Режим в целом относился терпимо ко всем этим разнообразным формам выражения общественного мнения. Временами тех, кто шутил слишком явно или чья сатира выглядела чрезмерно бунтарской, арестовывали, но режиму было не под силу и он не пытался преследовать каждого, кто насмехался или брюзжал. Это давало простым гражданам выход для выражения своих чувств в той ситуации, когда открытая демонстрация протеста была слишком опасной. Все хорошо осознавали рамки возможного и действовали между собой так, чтобы создать неширокие контркультуры для укрепления сохранившегося чувства автономии, но с ограниченными возможностями ниспровергнуть режим. Оба народа пришли, как и все трудящиеся, к пониманию того, что они не совсем бессильны ни в строительстве своей жизни, ни в дистанцировании от тоталитарных императивов режима. Ни тот ни другой народ не был совершенно пассивным или инертным. Большинство людей, как и основная масса учеников школы в Бильфильде, не сопротивлялись, но и не аплодировали с диким энтузиазмом режиму, а приспособили свои ожидания к существовавшим возможностям. Те, кто сопротивлялся или боролся с режимом, сталкивались с устрашающими препятствиями и неумолимостью репрессивного государства.

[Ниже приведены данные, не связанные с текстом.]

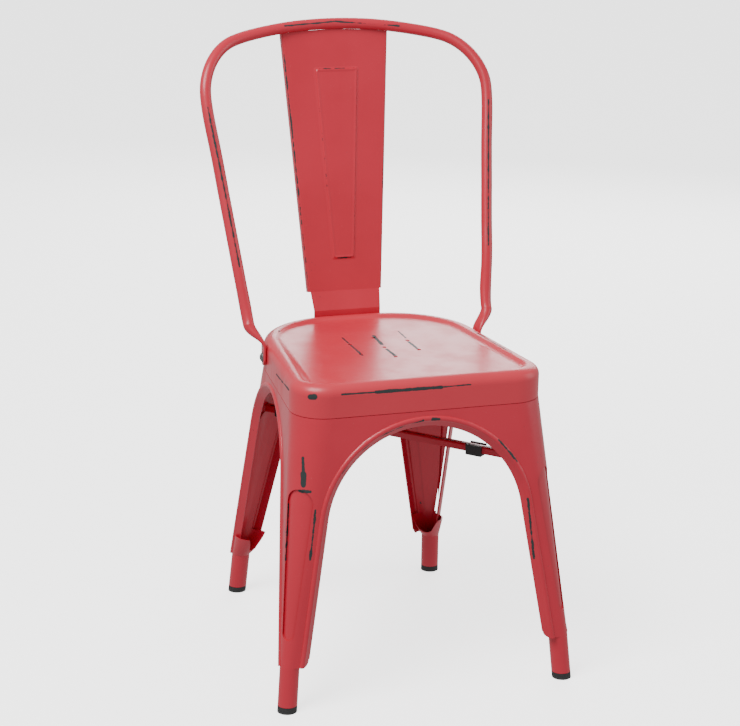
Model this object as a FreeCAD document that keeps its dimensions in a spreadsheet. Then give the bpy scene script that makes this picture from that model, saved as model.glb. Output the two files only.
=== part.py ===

Поскольку чуть ли не все стороны жизни определялись как «политические», простые люди всячески хватались за те аспекты жизни, которые были относительно свободны от политики, но за это им приходилось платить деполитизированным существованием, временами прерывающимся случаями протеста или расхождения во взглядах. Реакция народа на диктатуру была благоразумной и оппортунистической, но иногда враждебной или воодушевленной. Глубокий рационализм поведения большинства населения столкнулся с системами, получившими самое широкое (когда оно было обусловлено) одобрение населения и отличавшимися сверхъестественной бдительностью. Привычки подчинения и притворства развились очень быстро, но с той же быстротой они и исчезли, как только не стало диктатур. Оппозиция и сопротивление были исключительными, мужественными и чрезвычайно уязвимыми. Согласие означало быть включенным в систему; следствием несогласия было исключение из нее. Оказавшись перед лицом такого бескомпромиссного морального выбора, даже в самых трудных или отчаянных обстоятельствах большинство людей предпочитали быть своими, а не чужими.